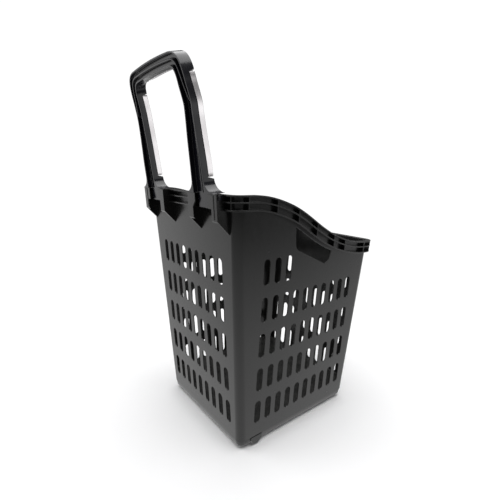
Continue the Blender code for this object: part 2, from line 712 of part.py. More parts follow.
def build_screws(material):
    """The screws that hold the base to the basket's bosses, each with its head in a recess."""
    profile = (
        (SCREW_POINT_R, SCREW_LOW),
        (SCREW_HEAD_R, SCREW_LOW),
        (SCREW_HEAD_R, SCREW_NECK),
        (SCREW_SHANK_R, SCREW_NECK),
        (SCREW_SHANK_R, SCREW_SHANK_TOP),
        (SCREW_POINT_R, SCREW_TIP),
    )
    around = [Vector((math.cos(math.pi * k / 6), math.sin(math.pi * k / 6), 0)) for k in range(12)]
    for number, (x, y) in enumerate(SCREWS, 1):
        bm = bmesh.new()
        loft(bm, [[Vector((x, y, z)) + radius * way for way in around] for radius, z in profile])
        new_object(f"base_screw_{number}", bm, material, (x, y, 0))


def wheel(bm, centre, radius, width, bore, part):
    """Tyre or hub of a wheel whose axle runs along X."""
    half, rim_r = width / 2, radius * 0.70
    if part == "tyre":
        low, shoulder = rim_r + GAP, 0.0025
        side = ((low, half), (radius - shoulder, half), (radius, half - shoulder))
    else:
        boss, web, lip = half - 0.0004, half * 0.55, half - 0.0006
        side = ((bore, boss), (bore + 0.003, boss), (bore + 0.003, web), (rim_r - 0.0025, web))
        side += ((rim_r - 0.0025, lip), (rim_r, lip))
    turned(bm, side + tuple((r, -x) for r, x in side[::-1]), centre)


def build_fixed_wheels(rubber, white, steel):
    for side, sx in LEFT_RIGHT:
        centre = Vector((sx * WHEEL_X, WHEEL_Y, WHEEL_R))
        for part, material in (("tyre", rubber), ("hub", white)):
            bm = bmesh.new()
            wheel(bm, centre, WHEEL_R, WHEEL_W, AXLE_R + GAP, part)
            new_object(f"rear_{part}_{side}", bm, material, centre)
        bm = bmesh.new()
        reach = sorted(sx * x for x in AXLE_SPAN)
        disc(bm, AXLE_R, (0, WHEEL_Y, WHEEL_R), *reach, axis="X", segments=16)
        new_object(f"rear_axle_{side}", bm, steel, centre)


def fork_cheek(bm, x, sign):
    """One of the two arms that come down from the crown to the castor's axle."""
    axle_y = CASTOR_Y + CASTOR_TRAIL
    near = CASTOR_W / 2 + FORK_CLEAR
    outline = [(CASTOR_Y - 0.0085, FORK_TOP), (CASTOR_Y - 0.0070, FORK_SHOULDER)]
    for k in range(7):
        angle = math.radians(200 + 160 * k / 6)
        across, up = FORK_EYE_R * math.cos(angle), FORK_EYE_R * math.sin(angle)
        outline.append((axle_y + across, CASTOR_R + up))
    outline += [(axle_y + 0.0062, FORK_SHOULDER), (CASTOR_Y + 0.0085, FORK_TOP)]
    loft(bm, [[(x + sign * shift, y, z) for y, z in outline] for shift in (near, near + FORK_WALL)])


def build_fork(side, pivot, hub_centre, material):
    """A castor's fork: its crown with the stem on top, the two arms, and the axle's bore."""
    crown, stem, arms, bore = (bmesh.new() for _ in range(4))
    disc(crown, CROWN_R, pivot, CROWN_LOW, CROWN_TOP, segments=20)
    disc(stem, STEM_R, pivot, FORK_TOP, STEM_TOP, segments=16)
    for sign in (-1, 1):
        fork_cheek(arms, pivot.x, sign)
    disc(bore, CASTOR_AXLE_R + GAP, hub_centre, -CROWN_R, CROWN_R, axis="X", segments=12)
    fork = new_object(f"castor_fork_{side}", crown, material, pivot)
    combine(fork, "UNION", f"fork_stem_{side}", stem)
    combine(fork, "UNION", f"fork_cheeks_{side}", arms)
    combine(fork, "DIFFERENCE", f"fork_bore_{side}", bore)


def build_castors(rubber, white, steel, nylon):
    for side, sx in LEFT_RIGHT:
        pivot = Vector((sx * CASTOR_X, CASTOR_Y, 0))
        hub_centre = pivot + Vector((0, CASTOR_TRAIL, CASTOR_R))
        build_fork(side, pivot, hub_centre, nylon)
        for part, material in (("tyre", rubber), ("hub", white)):
            bm = bmesh.new()
            wheel(bm, hub_centre, CASTOR_R, CASTOR_W, CASTOR_AXLE_R + GAP, part)
            new_object(f"castor_{part}_{side}", bm, material, hub_centre)
        bm = bmesh.new()
        reach = (-CASTOR_AXLE_HALF, CASTOR_AXLE_HALF)
        disc(bm, CASTOR_AXLE_R, hub_centre, *reach, axis="X", segments=12)
        new_object(f"castor_axle_{side}", bm, steel, hub_centre)
        for name, ring, material in (("washer", WASHER, white), ("retainer", RETAINER, steel)):
            bore, radius, low, high = ring
            bm = bmesh.new()
            turned(bm, ((bore, low), (radius, low), (radius, high), (bore, high)), pivot, "Z", 20)
            new_object(f"castor_{name}_{side}", bm, material, pivot)


def main():
    clear_scene()
    black = plastic("black_polypropylene", (0.022, 0.022, 0.023), 0.45)
    gloss = plastic("black_handle_plastic", (0.012, 0.012, 0.015), 0.25)
    bright = plastic("bright_trim", (0.78, 0.77, 0.78), 0.12, 1.0)
    rubber = plastic("black_rubber", (0.012, 0.012, 0.012), 0.75)
    grey = plastic("grey_nylon", (0.30, 0.30, 0.31), 0.45)
    steel = plastic("zinc_steel", (0.60, 0.60, 0.62), 0.30, 1.0)
    build_basket(black)
    build_handle(gloss, bright)
    build_base(black)
    build_screws(steel)
    build_fixed_wheels(rubber, grey, steel)
    build_castors(rubber, grey, steel, black)


main()
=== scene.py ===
"""Looks of a rolling basket trolley: a slotted basket with a hoop handle, on a low wheeled base.

Metres, +Z up. The handle side, where the user walks, is +Y and the low front rim is at -Y. Left is
+X, as the user who pushes the trolley sees it, and the floor is z = 0.
"""

import json
import logging
import math
import sys
from collections.abc import Callable, Iterable, Sequence
from dataclasses import dataclass, field
from enum import Enum
from functools import cached_property
from typing import Any

import bmesh
import bpy
from mathutils import Matrix, Vector

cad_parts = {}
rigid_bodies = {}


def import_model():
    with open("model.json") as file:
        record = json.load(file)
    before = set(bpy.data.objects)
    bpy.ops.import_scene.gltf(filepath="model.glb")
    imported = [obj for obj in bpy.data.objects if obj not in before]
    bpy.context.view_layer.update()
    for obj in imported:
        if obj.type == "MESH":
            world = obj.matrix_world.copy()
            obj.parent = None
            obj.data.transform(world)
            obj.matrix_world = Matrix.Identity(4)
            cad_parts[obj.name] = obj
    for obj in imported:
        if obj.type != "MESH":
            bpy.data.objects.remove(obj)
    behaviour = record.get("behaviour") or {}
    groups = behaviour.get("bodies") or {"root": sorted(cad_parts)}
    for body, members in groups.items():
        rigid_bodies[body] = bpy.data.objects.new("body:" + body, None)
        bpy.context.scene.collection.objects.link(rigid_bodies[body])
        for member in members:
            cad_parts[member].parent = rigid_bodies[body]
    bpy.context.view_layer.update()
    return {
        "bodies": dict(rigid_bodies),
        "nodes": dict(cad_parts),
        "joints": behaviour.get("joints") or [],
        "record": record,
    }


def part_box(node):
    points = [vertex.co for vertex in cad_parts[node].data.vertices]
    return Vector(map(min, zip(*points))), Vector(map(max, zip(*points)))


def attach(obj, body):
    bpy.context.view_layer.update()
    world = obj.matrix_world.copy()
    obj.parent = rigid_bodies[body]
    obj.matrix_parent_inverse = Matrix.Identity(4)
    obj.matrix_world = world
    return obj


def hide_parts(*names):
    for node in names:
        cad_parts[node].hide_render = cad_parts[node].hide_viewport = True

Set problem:
Restate the data above exactly, keeping each word as it stands.

Worked answer:
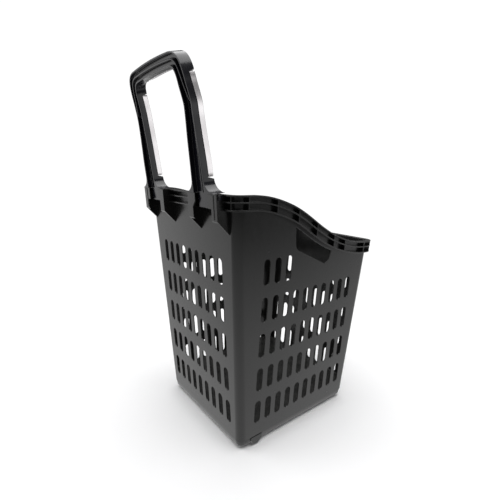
Continue the Blender code for this object: part 2, from line 712 of part.py. More parts follow.
def build_screws(material):
    """The screws that hold the base to the basket's bosses, each with its head in a recess."""
    profile = (
        (SCREW_POINT_R, SCREW_LOW),
        (SCREW_HEAD_R, SCREW_LOW),
        (SCREW_HEAD_R, SCREW_NECK),
        (SCREW_SHANK_R, SCREW_NECK),
        (SCREW_SHANK_R, SCREW_SHANK_TOP),
        (SCREW_POINT_R, SCREW_TIP),
    )
    around = [Vector((math.cos(math.pi * k / 6), math.sin(math.pi * k / 6), 0)) for k in range(12)]
    for number, (x, y) in enumerate(SCREWS, 1):
        bm = bmesh.new()
        loft(bm, [[Vector((x, y, z)) + radius * way for way in around] for radius, z in profile])
        new_object(f"base_screw_{number}", bm, material, (x, y, 0))


def wheel(bm, centre, radius, width, bore, part):
    """Tyre or hub of a wheel whose axle runs along X."""
    half, rim_r = width / 2, radius * 0.70
    if part == "tyre":
        low, shoulder = rim_r + GAP, 0.0025
        side = ((low, half), (radius - shoulder, half), (radius, half - shoulder))
    else:
        boss, web, lip = half - 0.0004, half * 0.55, half - 0.0006
        side = ((bore, boss), (bore + 0.003, boss), (bore + 0.003, web), (rim_r - 0.0025, web))
        side += ((rim_r - 0.0025, lip), (rim_r, lip))
    turned(bm, side + tuple((r, -x) for r, x in side[::-1]), centre)


def build_fixed_wheels(rubber, white, steel):
    for side, sx in LEFT_RIGHT:
        centre = Vector((sx * WHEEL_X, WHEEL_Y, WHEEL_R))
        for part, material in (("tyre", rubber), ("hub", white)):
            bm = bmesh.new()
            wheel(bm, centre, WHEEL_R, WHEEL_W, AXLE_R + GAP, part)
            new_object(f"rear_{part}_{side}", bm, material, centre)
        bm = bmesh.new()
        reach = sorted(sx * x for x in AXLE_SPAN)
        disc(bm, AXLE_R, (0, WHEEL_Y, WHEEL_R), *reach, axis="X", segments=16)
        new_object(f"rear_axle_{side}", bm, steel, centre)


def fork_cheek(bm, x, sign):
    """One of the two arms that come down from the crown to the castor's axle."""
    axle_y = CASTOR_Y + CASTOR_TRAIL
    near = CASTOR_W / 2 + FORK_CLEAR
    outline = [(CASTOR_Y - 0.0085, FORK_TOP), (CASTOR_Y - 0.0070, FORK_SHOULDER)]
    for k in range(7):
        angle = math.radians(200 + 160 * k / 6)
        across, up = FORK_EYE_R * math.cos(angle), FORK_EYE_R * math.sin(angle)
        outline.append((axle_y + across, CASTOR_R + up))
    outline += [(axle_y + 0.0062, FORK_SHOULDER), (CASTOR_Y + 0.0085, FORK_TOP)]
    loft(bm, [[(x + sign * shift, y, z) for y, z in outline] for shift in (near, near + FORK_WALL)])


def build_fork(side, pivot, hub_centre, material):
    """A castor's fork: its crown with the stem on top, the two arms, and the axle's bore."""
    crown, stem, arms, bore = (bmesh.new() for _ in range(4))
    disc(crown, CROWN_R, pivot, CROWN_LOW, CROWN_TOP, segments=20)
    disc(stem, STEM_R, pivot, FORK_TOP, STEM_TOP, segments=16)
    for sign in (-1, 1):
        fork_cheek(arms, pivot.x, sign)
    disc(bore, CASTOR_AXLE_R + GAP, hub_centre, -CROWN_R, CROWN_R, axis="X", segments=12)
    fork = new_object(f"castor_fork_{side}", crown, material, pivot)
    combine(fork, "UNION", f"fork_stem_{side}", stem)
    combine(fork, "UNION", f"fork_cheeks_{side}", arms)
    combine(fork, "DIFFERENCE", f"fork_bore_{side}", bore)


def build_castors(rubber, white, steel, nylon):
    for side, sx in LEFT_RIGHT:
        pivot = Vector((sx * CASTOR_X, CASTOR_Y, 0))
        hub_centre = pivot + Vector((0, CASTOR_TRAIL, CASTOR_R))
        build_fork(side, pivot, hub_centre, nylon)
        for part, material in (("tyre", rubber), ("hub", white)):
            bm = bmesh.new()
            wheel(bm, hub_centre, CASTOR_R, CASTOR_W, CASTOR_AXLE_R + GAP, part)
            new_object(f"castor_{part}_{side}", bm, material, hub_centre)
        bm = bmesh.new()
        reach = (-CASTOR_AXLE_HALF, CASTOR_AXLE_HALF)
        disc(bm, CASTOR_AXLE_R, hub_centre, *reach, axis="X", segments=12)
        new_object(f"castor_axle_{side}", bm, steel, hub_centre)
        for name, ring, material in (("washer", WASHER, white), ("retainer", RETAINER, steel)):
            bore, radius, low, high = ring
            bm = bmesh.new()
            turned(bm, ((bore, low), (radius, low), (radius, high), (bore, high)), pivot, "Z", 20)
            new_object(f"castor_{name}_{side}", bm, material, pivot)


def main():
    clear_scene()
    black = plastic("black_polypropylene", (0.022, 0.022, 0.023), 0.45)
    gloss = plastic("black_handle_plastic", (0.012, 0.012, 0.015), 0.25)
    bright = plastic("bright_trim", (0.78, 0.77, 0.78), 0.12, 1.0)
    rubber = plastic("black_rubber", (0.012, 0.012, 0.012), 0.75)
    grey = plastic("grey_nylon", (0.30, 0.30, 0.31), 0.45)
    steel = plastic("zinc_steel", (0.60, 0.60, 0.62), 0.30, 1.0)
    build_basket(black)
    build_handle(gloss, bright)
    build_base(black)
    build_screws(steel)
    build_fixed_wheels(rubber, grey, steel)
    build_castors(rubber, grey, steel, black)


main()
=== scene.py ===
"""Looks of a rolling basket trolley: a slotted basket with a hoop handle, on a low wheeled base.

Metres, +Z up. The handle side, where the user walks, is +Y and the low front rim is at -Y. Left is
+X, as the user who pushes the trolley sees it, and the floor is z = 0.
"""

import json
import logging
import math
import sys
from collections.abc import Callable, Iterable, Sequence
from dataclasses import dataclass, field
from enum import Enum
from functools import cached_property
from typing import Any

import bmesh
import bpy
from mathutils import Matrix, Vector

cad_parts = {}
rigid_bodies = {}


def import_model():
    with open("model.json") as file:
        record = json.load(file)
    before = set(bpy.data.objects)
    bpy.ops.import_scene.gltf(filepath="model.glb")
    imported = [obj for obj in bpy.data.objects if obj not in before]
    bpy.context.view_layer.update()
    for obj in imported:
        if obj.type == "MESH":
            world = obj.matrix_world.copy()
            obj.parent = None
            obj.data.transform(world)
            obj.matrix_world = Matrix.Identity(4)
            cad_parts[obj.name] = obj
    for obj in imported:
        if obj.type != "MESH":
            bpy.data.objects.remove(obj)
    behaviour = record.get("behaviour") or {}
    groups = behaviour.get("bodies") or {"root": sorted(cad_parts)}
    for body, members in groups.items():
        rigid_bodies[body] = bpy.data.objects.new("body:" + body, None)
        bpy.context.scene.collection.objects.link(rigid_bodies[body])
        for member in members:
            cad_parts[member].parent = rigid_bodies[body]
    bpy.context.view_layer.update()
    return {
        "bodies": dict(rigid_bodies),
        "nodes": dict(cad_parts),
        "joints": behaviour.get("joints") or [],
        "record": record,
    }


def part_box(node):
    points = [vertex.co for vertex in cad_parts[node].data.vertices]
    return Vector(map(min, zip(*points))), Vector(map(max, zip(*points)))


def attach(obj, body):
    bpy.context.view_layer.update()
    world = obj.matrix_world.copy()
    obj.parent = rigid_bodies[body]
    obj.matrix_parent_inverse = Matrix.Identity(4)
    obj.matrix_world = world
    return obj


def hide_parts(*names):
    for node in names:
        cad_parts[node].hide_render = cad_parts[node].hide_viewport = True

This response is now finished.